Similar “end of the road” emails stem from throughout the Democratic nation, even down to House races. Bennet in Colorado is trying to establish a more positive image, but his campaign hires are still engaging in the doomsday approach. From Nevada (or the Internet portals being used), Catherine Cortez Masto’s emails are equally bleak, reflecting what was a difficult fund-raising period for them and the tons of dark money the GOP has poured into these contests.
|John Fettermen winning in Pennsylvania|
The Democratic Senate Campaign Committee (DSCC) has also expanded its aims. Aside from the traditional defense of threatened incumbents (Kelly, Hassan, Bennet, Cortez Mastro with less attention to Patty Murray in Oregon and Tammy Duckworth in Illinois who seem in better shape) the DSCC has expanded its money-raising activity to encompass some new polling favorites – Fettermen, Ryan, Cheri Beasley in North Carolina and Demmings in Florida.
|Sen. Gary Peters|
Now he is being pestered to add more attention (meaning money) to Democratic newcomers who are making unexpected inroads in come from behind campaigns – particularly Charlie Booker in Kentucky and even Trudy Busch Valentine who lags further behind in a tradition red state like Missouri yet is gaining ground because of her roots as an Anheuser Busch heir and her own personal record as a nurse and social activist.

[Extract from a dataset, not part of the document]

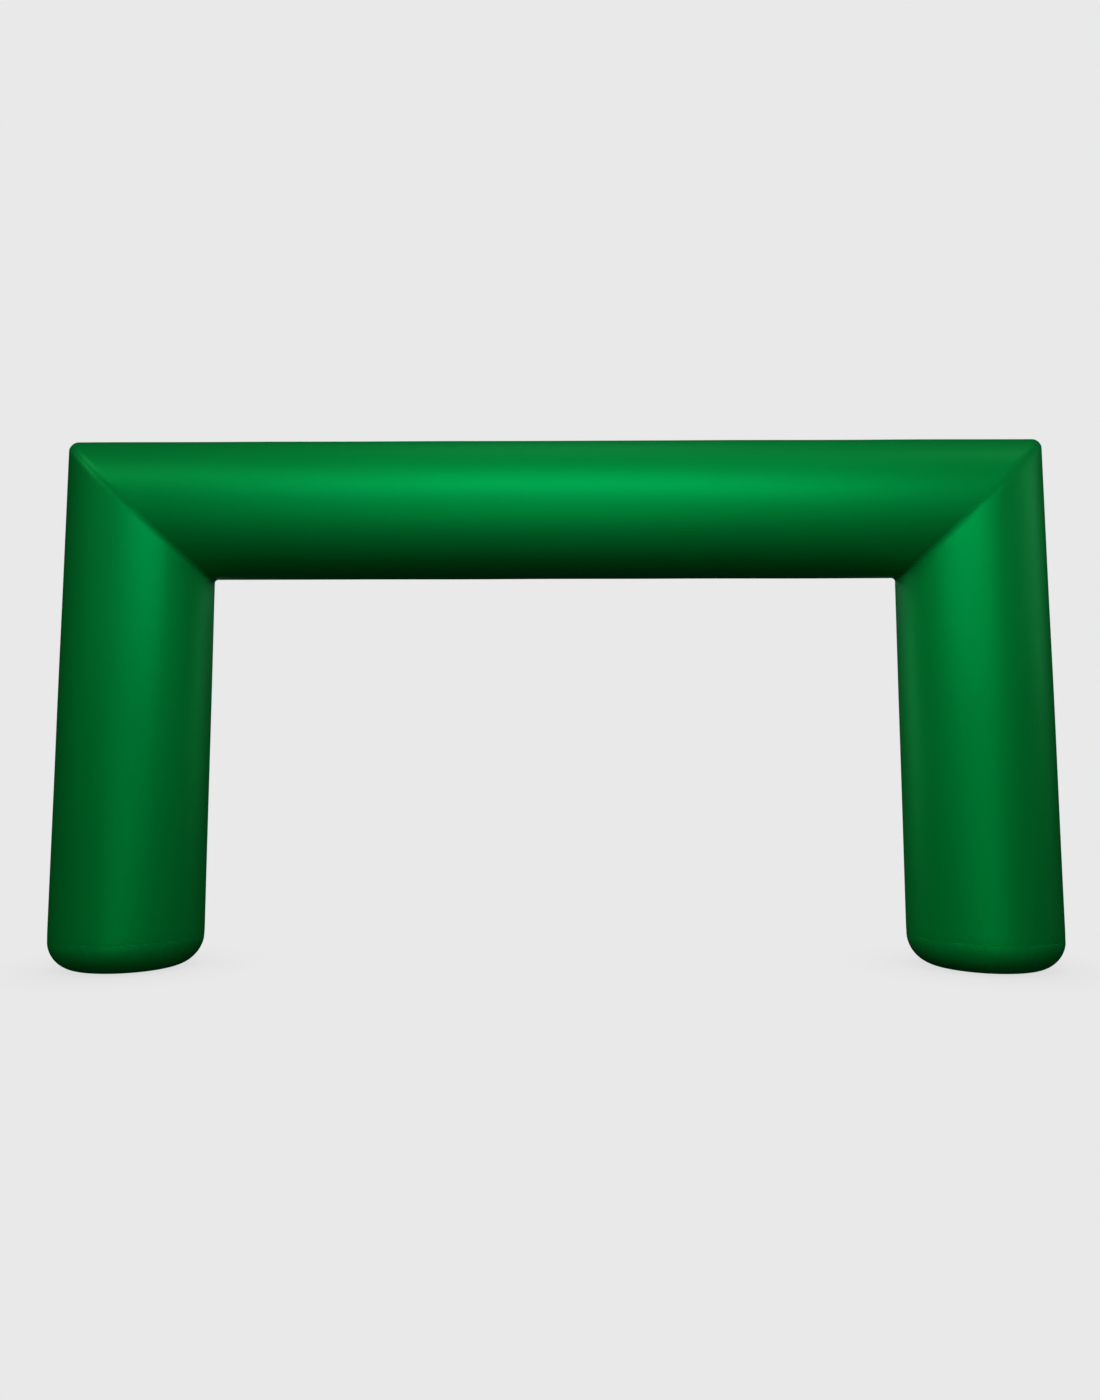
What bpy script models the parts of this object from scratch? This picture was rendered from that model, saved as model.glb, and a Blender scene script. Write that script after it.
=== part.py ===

My emails are clogged by the new ability of American voters to give money over the Internet to any state they wish (even if they can’t vote there) while the nature of cable and cut-in network ads tend to only tell Wisconsin voters about their own state contests.
The GOP can find nothing more to do than to push the resentment, basically reminding voters their currently constricted party hasn’t done much of anything for Americans except to gripe about inflation and immigration. The Democrats are doing better though they still seem to be looking for problems in the headlines to worry about. We certainly are not framing the future as a positive place, are we?